* [WHAT THE EXERCISE ASKS] Restate each of the lines given below, word for word.

— Start GIVEN INFORMATION —

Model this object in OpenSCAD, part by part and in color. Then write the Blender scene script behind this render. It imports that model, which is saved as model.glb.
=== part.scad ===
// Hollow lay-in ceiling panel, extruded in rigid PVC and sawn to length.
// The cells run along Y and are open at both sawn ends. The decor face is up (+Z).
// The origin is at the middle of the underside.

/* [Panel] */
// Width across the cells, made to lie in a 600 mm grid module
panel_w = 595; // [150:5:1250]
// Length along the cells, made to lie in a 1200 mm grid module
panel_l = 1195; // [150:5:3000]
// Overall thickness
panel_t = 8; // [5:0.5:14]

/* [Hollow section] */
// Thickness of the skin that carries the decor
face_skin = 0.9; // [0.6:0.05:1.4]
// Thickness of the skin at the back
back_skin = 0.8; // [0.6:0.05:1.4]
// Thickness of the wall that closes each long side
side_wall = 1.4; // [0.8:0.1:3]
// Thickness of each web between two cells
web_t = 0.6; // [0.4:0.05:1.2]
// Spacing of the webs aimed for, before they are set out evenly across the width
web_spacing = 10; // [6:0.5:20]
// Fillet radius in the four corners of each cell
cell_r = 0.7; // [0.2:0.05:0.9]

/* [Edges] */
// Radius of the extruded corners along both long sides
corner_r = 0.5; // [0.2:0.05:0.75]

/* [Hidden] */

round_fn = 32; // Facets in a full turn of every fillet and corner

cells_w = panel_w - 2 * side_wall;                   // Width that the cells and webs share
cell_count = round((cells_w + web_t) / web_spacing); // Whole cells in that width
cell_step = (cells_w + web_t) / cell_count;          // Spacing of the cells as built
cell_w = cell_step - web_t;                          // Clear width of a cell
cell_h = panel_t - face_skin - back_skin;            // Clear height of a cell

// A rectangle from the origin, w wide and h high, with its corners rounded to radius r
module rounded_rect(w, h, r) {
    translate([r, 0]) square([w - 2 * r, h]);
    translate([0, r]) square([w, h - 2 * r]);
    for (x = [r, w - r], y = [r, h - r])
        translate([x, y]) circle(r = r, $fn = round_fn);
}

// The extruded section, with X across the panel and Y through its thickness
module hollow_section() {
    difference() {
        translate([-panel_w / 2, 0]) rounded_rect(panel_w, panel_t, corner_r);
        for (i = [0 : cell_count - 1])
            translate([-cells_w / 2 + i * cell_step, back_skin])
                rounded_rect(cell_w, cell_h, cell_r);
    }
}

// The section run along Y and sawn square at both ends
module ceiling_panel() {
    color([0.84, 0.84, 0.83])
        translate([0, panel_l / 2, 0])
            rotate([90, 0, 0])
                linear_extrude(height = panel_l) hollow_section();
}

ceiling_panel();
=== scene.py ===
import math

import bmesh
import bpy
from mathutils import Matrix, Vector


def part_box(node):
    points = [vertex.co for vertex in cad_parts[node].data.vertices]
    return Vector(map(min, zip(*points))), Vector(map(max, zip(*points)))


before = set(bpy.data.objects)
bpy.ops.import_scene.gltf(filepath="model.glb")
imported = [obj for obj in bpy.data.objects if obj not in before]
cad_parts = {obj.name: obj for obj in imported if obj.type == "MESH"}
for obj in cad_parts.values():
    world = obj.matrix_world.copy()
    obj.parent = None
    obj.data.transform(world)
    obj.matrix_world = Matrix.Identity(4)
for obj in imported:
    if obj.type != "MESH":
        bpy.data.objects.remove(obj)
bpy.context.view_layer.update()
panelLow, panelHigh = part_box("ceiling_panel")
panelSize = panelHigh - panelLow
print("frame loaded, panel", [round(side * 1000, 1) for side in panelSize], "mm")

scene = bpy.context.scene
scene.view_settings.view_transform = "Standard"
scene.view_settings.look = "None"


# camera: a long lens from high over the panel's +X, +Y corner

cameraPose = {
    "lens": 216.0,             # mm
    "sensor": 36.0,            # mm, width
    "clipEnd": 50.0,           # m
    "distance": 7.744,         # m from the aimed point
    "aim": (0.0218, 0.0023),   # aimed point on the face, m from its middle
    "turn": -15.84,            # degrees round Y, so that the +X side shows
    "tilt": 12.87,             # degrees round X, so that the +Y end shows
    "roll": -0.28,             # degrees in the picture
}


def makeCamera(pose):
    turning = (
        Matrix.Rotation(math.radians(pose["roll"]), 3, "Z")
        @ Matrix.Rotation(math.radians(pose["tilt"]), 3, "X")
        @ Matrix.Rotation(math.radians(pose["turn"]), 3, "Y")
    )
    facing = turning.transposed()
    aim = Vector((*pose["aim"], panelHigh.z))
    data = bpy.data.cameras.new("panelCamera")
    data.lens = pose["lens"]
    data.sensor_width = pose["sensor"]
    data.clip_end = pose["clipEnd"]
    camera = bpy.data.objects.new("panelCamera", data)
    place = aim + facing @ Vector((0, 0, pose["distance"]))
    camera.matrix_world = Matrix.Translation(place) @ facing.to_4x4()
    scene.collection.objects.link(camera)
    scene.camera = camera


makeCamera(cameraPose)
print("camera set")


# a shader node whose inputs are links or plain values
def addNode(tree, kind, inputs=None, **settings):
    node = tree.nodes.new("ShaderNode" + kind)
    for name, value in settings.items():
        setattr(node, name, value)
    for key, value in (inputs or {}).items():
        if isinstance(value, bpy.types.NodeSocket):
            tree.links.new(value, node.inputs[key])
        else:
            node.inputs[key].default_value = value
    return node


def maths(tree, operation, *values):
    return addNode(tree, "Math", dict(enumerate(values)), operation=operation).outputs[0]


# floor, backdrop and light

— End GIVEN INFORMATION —

* [ANSWER TO THE TASK]
Model this object in OpenSCAD, part by part and in color. Then write the Blender scene script behind this render. It imports that model, which is saved as model.glb.
=== part.scad ===
// Hollow lay-in ceiling panel, extruded in rigid PVC and sawn to length.
// The cells run along Y and are open at both sawn ends. The decor face is up (+Z).
// The origin is at the middle of the underside.

/* [Panel] */
// Width across the cells, made to lie in a 600 mm grid module
panel_w = 595; // [150:5:1250]
// Length along the cells, made to lie in a 1200 mm grid module
panel_l = 1195; // [150:5:3000]
// Overall thickness
panel_t = 8; // [5:0.5:14]

/* [Hollow section] */
// Thickness of the skin that carries the decor
face_skin = 0.9; // [0.6:0.05:1.4]
// Thickness of the skin at the back
back_skin = 0.8; // [0.6:0.05:1.4]
// Thickness of the wall that closes each long side
side_wall = 1.4; // [0.8:0.1:3]
// Thickness of each web between two cells
web_t = 0.6; // [0.4:0.05:1.2]
// Spacing of the webs aimed for, before they are set out evenly across the width
web_spacing = 10; // [6:0.5:20]
// Fillet radius in the four corners of each cell
cell_r = 0.7; // [0.2:0.05:0.9]

/* [Edges] */
// Radius of the extruded corners along both long sides
corner_r = 0.5; // [0.2:0.05:0.75]

/* [Hidden] */

round_fn = 32; // Facets in a full turn of every fillet and corner

cells_w = panel_w - 2 * side_wall;                   // Width that the cells and webs share
cell_count = round((cells_w + web_t) / web_spacing); // Whole cells in that width
cell_step = (cells_w + web_t) / cell_count;          // Spacing of the cells as built
cell_w = cell_step - web_t;                          // Clear width of a cell
cell_h = panel_t - face_skin - back_skin;            // Clear height of a cell

// A rectangle from the origin, w wide and h high, with its corners rounded to radius r
module rounded_rect(w, h, r) {
    translate([r, 0]) square([w - 2 * r, h]);
    translate([0, r]) square([w, h - 2 * r]);
    for (x = [r, w - r], y = [r, h - r])
        translate([x, y]) circle(r = r, $fn = round_fn);
}

// The extruded section, with X across the panel and Y through its thickness
module hollow_section() {
    difference() {
        translate([-panel_w / 2, 0]) rounded_rect(panel_w, panel_t, corner_r);
        for (i = [0 : cell_count - 1])
            translate([-cells_w / 2 + i * cell_step, back_skin])
                rounded_rect(cell_w, cell_h, cell_r);
    }
}

// The section run along Y and sawn square at both ends
module ceiling_panel() {
    color([0.84, 0.84, 0.83])
        translate([0, panel_l / 2, 0])
            rotate([90, 0, 0])
                linear_extrude(height = panel_l) hollow_section();
}

ceiling_panel();
=== scene.py ===
import math

import bmesh
import bpy
from mathutils import Matrix, Vector


def part_box(node):
    points = [vertex.co for vertex in cad_parts[node].data.vertices]
    return Vector(map(min, zip(*points))), Vector(map(max, zip(*points)))


before = set(bpy.data.objects)
bpy.ops.import_scene.gltf(filepath="model.glb")
imported = [obj for obj in bpy.data.objects if obj not in before]
cad_parts = {obj.name: obj for obj in imported if obj.type == "MESH"}
for obj in cad_parts.values():
    world = obj.matrix_world.copy()
    obj.parent = None
    obj.data.transform(world)
    obj.matrix_world = Matrix.Identity(4)
for obj in imported:
    if obj.type != "MESH":
        bpy.data.objects.remove(obj)
bpy.context.view_layer.update()
panelLow, panelHigh = part_box("ceiling_panel")
panelSize = panelHigh - panelLow
print("frame loaded, panel", [round(side * 1000, 1) for side in panelSize], "mm")

scene = bpy.context.scene
scene.view_settings.view_transform = "Standard"
scene.view_settings.look = "None"


# camera: a long lens from high over the panel's +X, +Y corner

cameraPose = {
    "lens": 216.0,             # mm
    "sensor": 36.0,            # mm, width
    "clipEnd": 50.0,           # m
    "distance": 7.744,         # m from the aimed point
    "aim": (0.0218, 0.0023),   # aimed point on the face, m from its middle
    "turn": -15.84,            # degrees round Y, so that the +X side shows
    "tilt": 12.87,             # degrees round X, so that the +Y end shows
    "roll": -0.28,             # degrees in the picture
}


def makeCamera(pose):
    turning = (
        Matrix.Rotation(math.radians(pose["roll"]), 3, "Z")
        @ Matrix.Rotation(math.radians(pose["tilt"]), 3, "X")
        @ Matrix.Rotation(math.radians(pose["turn"]), 3, "Y")
    )
    facing = turning.transposed()
    aim = Vector((*pose["aim"], panelHigh.z))
    data = bpy.data.cameras.new("panelCamera")
    data.lens = pose["lens"]
    data.sensor_width = pose["sensor"]
    data.clip_end = pose["clipEnd"]
    camera = bpy.data.objects.new("panelCamera", data)
    place = aim + facing @ Vector((0, 0, pose["distance"]))
    camera.matrix_world = Matrix.Translation(place) @ facing.to_4x4()
    scene.collection.objects.link(camera)
    scene.camera = camera


makeCamera(cameraPose)
print("camera set")


# a shader node whose inputs are links or plain values
def addNode(tree, kind, inputs=None, **settings):
    node = tree.nodes.new("ShaderNode" + kind)
    for name, value in settings.items():
        setattr(node, name, value)
    for key, value in (inputs or {}).items():
        if isinstance(value, bpy.types.NodeSocket):
            tree.links.new(value, node.inputs[key])
        else:
            node.inputs[key].default_value = value
    return node


def maths(tree, operation, *values):
    return addNode(tree, "Math", dict(enumerate(values)), operation=operation).outputs[0]


# floor, backdrop and light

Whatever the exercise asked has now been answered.